Defensive Countermeasures and Systemic Limitations
While OWA UAVs present a formidable challenge, they are not invincible. A systematic evaluation of their vulnerabilities reveals several technical bottlenecks that defense forces can exploit to neutralize the threat.
Electronic Warfare and GNSS Jamming
Because low-cost OWA UAVs rely heavily on civilian GPS and GLONASS signals to update their inertial navigation systems, they are highly susceptible to electronic warfare (EW) countermeasures:
- GPS Spoofing: By transmitting false GPS signals that mimic legitimate satellite constellations but contain slightly altered timing data, electronic warfare units can drift the drone off its programmed flight path, forcing it to crash harmlessly into uninhabited areas or open water.
- Inertial Drift: If GNSS signals are successfully jammed, the drone must rely solely on its internal IMU (Inertial Measurement Unit). Cheap IMUs suffer from significant "drift"—an accumulation of positioning errors over time. Without GPS correction, a drone flying a 100-kilometer route can miss its target by several kilometers, rendering its localized warhead ineffective.

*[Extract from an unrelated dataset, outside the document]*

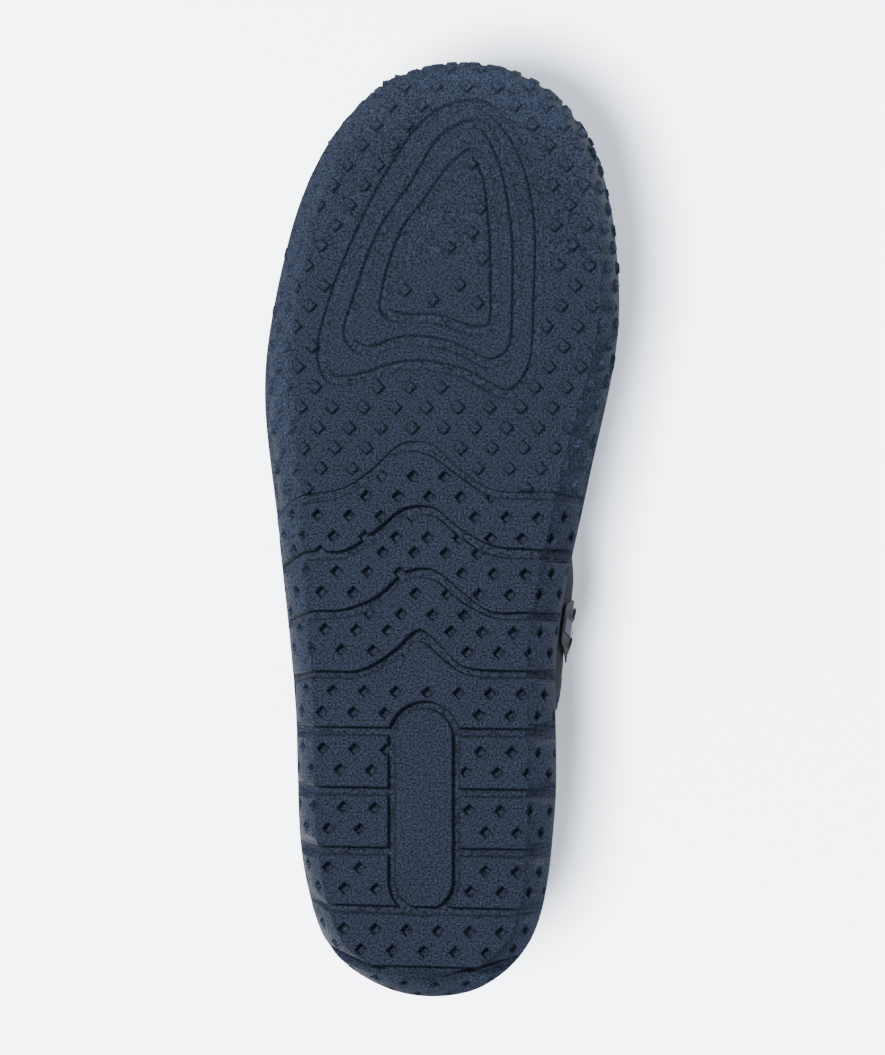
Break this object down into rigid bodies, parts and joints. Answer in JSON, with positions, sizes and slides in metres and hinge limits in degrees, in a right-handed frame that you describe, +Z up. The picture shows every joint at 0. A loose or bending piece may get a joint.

Kinetic and Non-Kinetic Interdiction Tactics
Defenders are increasingly adopting multi-layered defense architectures to mitigate the cost-exchange ratio problem:
| Defense Layer | System Type | Cost Per Engagement | Primary Vulnerability |
|---|---|---|---|
| Outer Tier | Combat Aircraft (e.g., F-15, F-16) using Air-to-Air Missiles | $300,000 - $1,200,000 | Limited patrol flight times; high operational cost per hour. |
| Middle Tier | Medium-Range SAMs (e.g., NASAMS) | $1,000,000+ | Rapid depletion of missile stockpiles against swarm attacks. |
| Inner Tier | C-RAM (Counter-Rocket, Artillery, and Mortar) / Rotary Cannons | $1,000 - $10,000 | Very short range (under 2 km); requires precise localized warning. |
| Emerging Tier | Directed Energy Weapons (Lasers, High-Power Microwaves) | Under $10 (electricity cost) | Susceptible to atmospheric degradation (dust, humidity, fog). |
The primary operational bottleneck remains the integration of these layers. A unified air defense command requires a shared, real-time tactical data link (such as Link 16) to ensure that expensive Patriot missiles are not wasted on targets that could easily be neutralized by short-range gun systems or electronic jamming.
Strategic Playbook for Gulf Defense
To counter the persistent threat of Iranian loitering munitions, Gulf Cooperation Council (GCC) states must transition away from a reactive, missile-reliant defense posture toward a proactive, integrated security architecture.
The first step requires the establishment of a fully integrated, regional early warning network. Currently, radar data sharing among GCC states remains fragmented due to political friction and sovereignty concerns. Because OWA UAVs utilize low-altitude, terrain-masked flight paths, a single nation's radar network cannot provide sufficient reaction time. A shared network of low-altitude look-down radars, tethered aerostats, and passive acoustic sensors deployed along the northern Gulf maritime border would extend the detection horizon from minutes to hours, allowing defensive assets to be pre-positioned.
The second step involves the rapid deployment of non-kinetic and directed-energy assets at critical infrastructure nodes. Protecting vast oil fields, desalination plants, and military bases solely with kinetic interceptors is a losing economic proposition. Deploying high-power microwave (HPM) systems and high-gain GPS jamming arrays around high-value assets creates localized denial-of-service bubbles that exploit the fragile guidance systems of low-cost drones. This re-aligns the cost-exchange ratio in favor of the defender, neutralizing the primary asymmetric advantage of the loitering munition.